What’s app in the EP Plenary Session?
During the plenary session of the European Parliament in Strasbourg on 18-‐21 May 2015, MEPs approved measures to prevent proceeds from so called conflict minerals being used to fund armed conflicts and called on governments to break the deadlock on plans to harmonise maternity leave across Europe. EU firms importing minerals such as tin, tantalum, tungsten and gold must be certified by the EU to help ensure the income flowing to the producers does not fuel conflicts and human rights abuses.
MEPs also called on EU countries to resume negotiations on plans to offer at least 20 weeks of maternity leave. Due to the four-‐year deadlock, the Commission is now threatening to withdraw proposals unless an agreement is reached soon.

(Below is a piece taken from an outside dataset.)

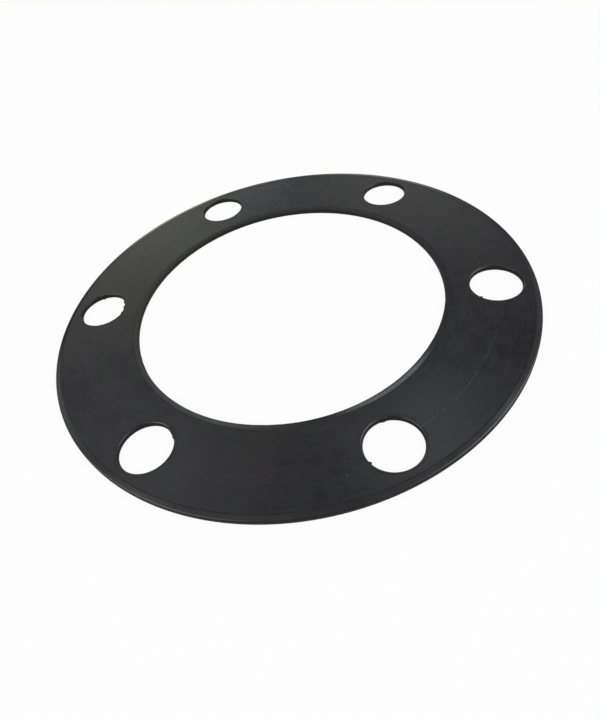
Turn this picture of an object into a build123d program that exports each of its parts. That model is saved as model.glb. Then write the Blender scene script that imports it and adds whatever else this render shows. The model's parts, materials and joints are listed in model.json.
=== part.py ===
from build123d import *
import os

# Rubber flange gasket: a flat full-face ring with a wide bore and one row of bolt holes.
# Sizes are in millimetres. The ring lies on its plain underside, which is z = 0. +Z runs up
# through the bore's centre, and +X runs from there through the middle of bolt hole 0. The
# other holes follow anticlockwise, seen from above.

# Ring
BORE_DIA = 115.0              # slips over a 4 inch pipe, 114.3 outside
BORE_TO_BOLT_LINE = 17.5      # bore wall to the circle through the bolt hole centres
BOLT_LINE_TO_RIM = 13.5       # the same circle to the outer rim
THICKNESS = 2.0               # between the two sealing faces

# Bolt holes
BOLT_HOLE_COUNT = 6
BOLT_HOLE_DIA = 18.0          # clears an M16 bolt
HOLE_LIP = 0.2                # slant that the punch leaves round each hole, on both faces

# Flash: rubber that a worn punch left standing in a hole, as (hole, bearing in degrees from
# +X about the hole's centre, how far it reaches in from the wall)
FLAT_FLASH = ((3, 15, 0.4), (4, 35, 0.4))
TOOTH_FLASH = ((0, 229, 0.4), (3, 112, 0.25), (5, 222, 0.35))

# Top edges: the sealing face falls away in a shallow bevel before the wall is cut square
RIM_BEVEL_WIDTH = 2.0
RIM_BEVEL_DROP = 0.3
BORE_BEVEL_WIDTH = 2.0
BORE_BEVEL_DROP = 0.3
BEVEL_CREASE_ROUND = 4.0      # soft turn from the sealing face into a bevel
RIM_SHOULDER_ROUND = 0.5      # top corner of the rim wall
BORE_SHOULDER_ROUND = 0.25    # top corner of the bore wall
FOOT_SLANT = 0.2              # lower corners of both walls

bore_radius = BORE_DIA / 2
bolt_line_radius = bore_radius + BORE_TO_BOLT_LINE
rim_radius = bolt_line_radius + BOLT_LINE_TO_RIM
hole_radius = BOLT_HOLE_DIA / 2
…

On 20 May 2015, MEPs adopted new rules to help fight money laundering and terrorist financing in the EU, one of the key actions in the European Security Agenda presented in April. The new EU anti-‐money laundering framework aims to contribute to the fight against terrorist financing and money laundering by: i) facilitating the work of Financial Intelligence Units from different Member States to identify and follow suspicious transfers of money and facilitate the exchange of information; ii) establishing a coherent policy towards non-‐EU countries that have deficient anti-‐money laundering and counter-‐terrorist financing regimes; iii) ensuring full traceability of funds transfers within, to and from the EU. The Commission will have now to supplement this legislation by working on a supranational assessment of risks.8
Among other issues, MEPs discussed measures to tackle the migrant crisis in the Mediterranean, including a fairer distribution of asylum seekers among EU countries and more funds for securing external borders.
Skype vs Sky
By judgment delivered on 5 May 2015 in Cases T-‐ 423/12, T-‐183/13 and T-‐184/13 Skype Ultd v OHIM, the General Court confirmed that there exists a likelihood of confusion between the figurative and word sign SKYPE and the word mark SKY. The General Court compared the SKY and SKYPE marks from a visual, phonetic and conceptual perspective and considered that, given the identical goods and services applied for, the marks were confusingly similar. The General Court's judgment does not imply that SKYPE will have to change its name, rather it prevents registration of the name as a trademark. An appeal by Microsoft (owner of SKYPE since 2011) can be expected.
Not all information is available to the public
By judgment on 12 May 2015 in Case T-‐623/13 Unión de Almacenistas de Hierros de España v Commission, the General Court found that documents exchanged between the Commission and a national competition authority in proceedings concerning an infringement of the competition rules are not, in principle, accessible to the public.
In that case, the Unión de Almacenistas de Hierros de España, a Spanish wholesalers’ association, sought access to all the correspondence exchanged between the Commission and the Spanish Competition Authority (CNC) on two procedures opened in Spain. The Commission granted access to some of the non-‐confidential exchanges, but refused to disclose CNC’s draft decisions and their summaries in English considering that disclosure would have undermine the protection of the commercial interests of the undertakings concerned as well as the protection of the purpose of investigations.
The 12 May 2015 ruling by the General Court found that the Commission’s approach was appropriate.